Blended learning Most of your course is on campus but you may be able to do some components of this course online.

Online

Online You can do this course without coming onto campus.

Please go to the USC website for up to date information on the
teaching sessions and campuses where this course is usually offered.

What is this course about?

Description

This course examines the role of the game designer by introducing participants to the fundamental skills and knowledge associated with contemporary game design and production. You will gain an understanding of the critical concepts related to gameplay design through the analysis and creation of both tabletop and digital games. Designing games involves rapid prototyping, teamwork and an understanding of gameplay systems and mechanics. You will demonstrate knowledge of these skills through the design and production of games from initial concept to playable prototypes.
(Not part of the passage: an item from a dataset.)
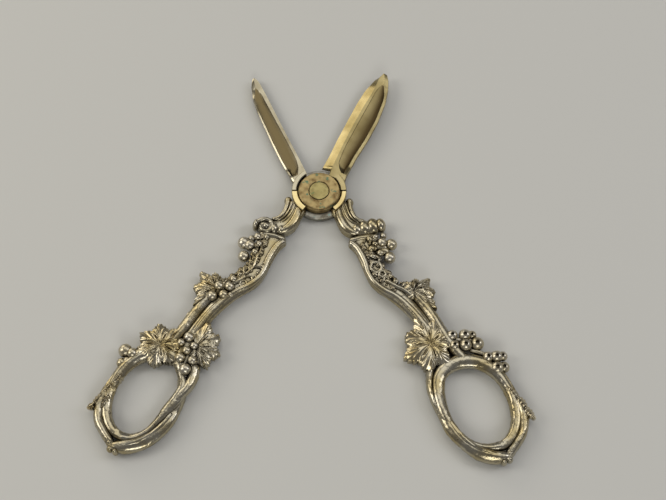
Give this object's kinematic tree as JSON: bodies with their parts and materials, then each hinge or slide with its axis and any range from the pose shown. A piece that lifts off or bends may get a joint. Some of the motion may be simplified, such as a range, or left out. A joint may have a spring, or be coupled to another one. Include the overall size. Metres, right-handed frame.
{
  "type": "grape scissors",
  "caption": "Ornate hinged grape scissors, open: two short blunt-tipped blades, a flush half-lap pivot and cast vine handles with leaves, grapes and finger loops.",
  "frame": {"origin": "centre of the pivot pin's lower end, on the flat underside of the joint", "axes": "+Z along the pivot, from the underside to the decorated front; +Y midway between the two blades, towards their tips; +X to the right seen from the front"},
  "size_m": [0.1494, 0.1511, 0.007],
  "materials": {
    "blade_steel": "hollow ground, worn bright at the edges, brown patina in the hollows",
    "pivot_steel": "filed flush, worn, brassy patina",
    "vine_silver": "plated casting, bark texture, dark in the recesses",
    "leaf_silver": "plated casting, veined, warm worn high spots",
    "grape_silver": "plated casting, polished by handling"
  },
  "bodies": {
    "lower_half": {"lower_blade": "blade_steel", "pivot_pin": "pivot_steel", "right_finger_ring": "vine_silver", "right_vine_stem": "vine_silver", "right_root_scroll": "vine_silver", "right_outer_strand": "vine_silver", "right_loop_branch": "vine_silver", "right_loop_twig": "vine_silver", "right_middle_leaf": "leaf_silver", "right_knuckle_leaf": "leaf_silver", "right_loop_leaf": "leaf_silver", "right_upper_grapes": "grape_silver", "right_knuckle_grapes": "grape_silver", "right_outer_grapes": "grape_silver"},
    "upper_half": {"upper_blade": "blade_steel", "left_finger_ring": "vine_silver", "left_vine_stem": "vine_silver", "left_root_scroll": "vine_silver", "left_outer_strand": "vine_silver", "left_loop_branch": "vine_silver", "left_loop_twig": "vine_silver", "left_middle_leaf": "leaf_silver", "left_knuckle_leaf": "leaf_silver", "left_loop_leaf": "leaf_silver", "left_inner_leaf": "leaf_silver", "left_upper_grapes": "grape_silver", "left_knuckle_grapes": "grape_silver", "left_outer_grapes": "grape_silver", "left_middle_grapes": "grape_silver"}
  },
  "joints": [
    {"name": "pivot", "type": "hinge", "parent": "lower_half", "child": "upper_half", "pos_m": [0, 0, 0], "axis": [0, 0, 1], "range_deg": [-2, 52]}
  ]
}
How will this course be delivered?

Activity Hours Beginning Week Frequency
Blended learning
Learning materials – Weekly learning materials prepared by the course coordinator for students to complete asynchronously. 1hr Week 1 13 times
Tutorial/Workshop 1 – Workshops for group work and game design activities. These will be offered synchronously for both on campus and online students. 2hrs Throughout teaching period (refer to Format) 10 times
Seminar – The 3 hour seminar will feature in-person learning activities to facilitate completing tasks 2 and 3. 3hrs Week 4 Once Only
Information session – Synchronous online sessions scheduled to provide detailed information about upcoming assessment tasks. Times will be listed in the course's learning management system. 1hr Throughout teaching period (refer to Format) 3 times
Online
Learning materials – Weekly learning materials prepared by the course coordinator for students to complete asynchronously. 1hr Week 1 13 times
Tutorial/Workshop 1 – Workshops for group work and game design activities. These will be offered synchronously for both on campus and online students. 2hrs Throughout teaching period (refer to Format) 10 times
Seminar – The 3 hour seminar will feature in-person learning activities to facilitate completing tasks 2 and 3. 3hrs Week 4 Once Only
Information session – Synchronous online sessions scheduled to provide detailed information about upcoming assessment tasks. Times will be listed in the course's learning management system. 1hr Throughout teaching period (refer to Format) 3 times

Course Topics

  • Player experience
  • Introduction to game design theory
  • Game target audiences
  • Game impact
  • Game design and development processes
  • Playtesting

What level is this course?

100 Level (Introductory)

Engaging with discipline knowledge and skills at foundational level, broad application of knowledge and skills in familiar contexts and with support. Limited or no prerequisites. Normally, associated with the first full-time study year of an undergraduate program.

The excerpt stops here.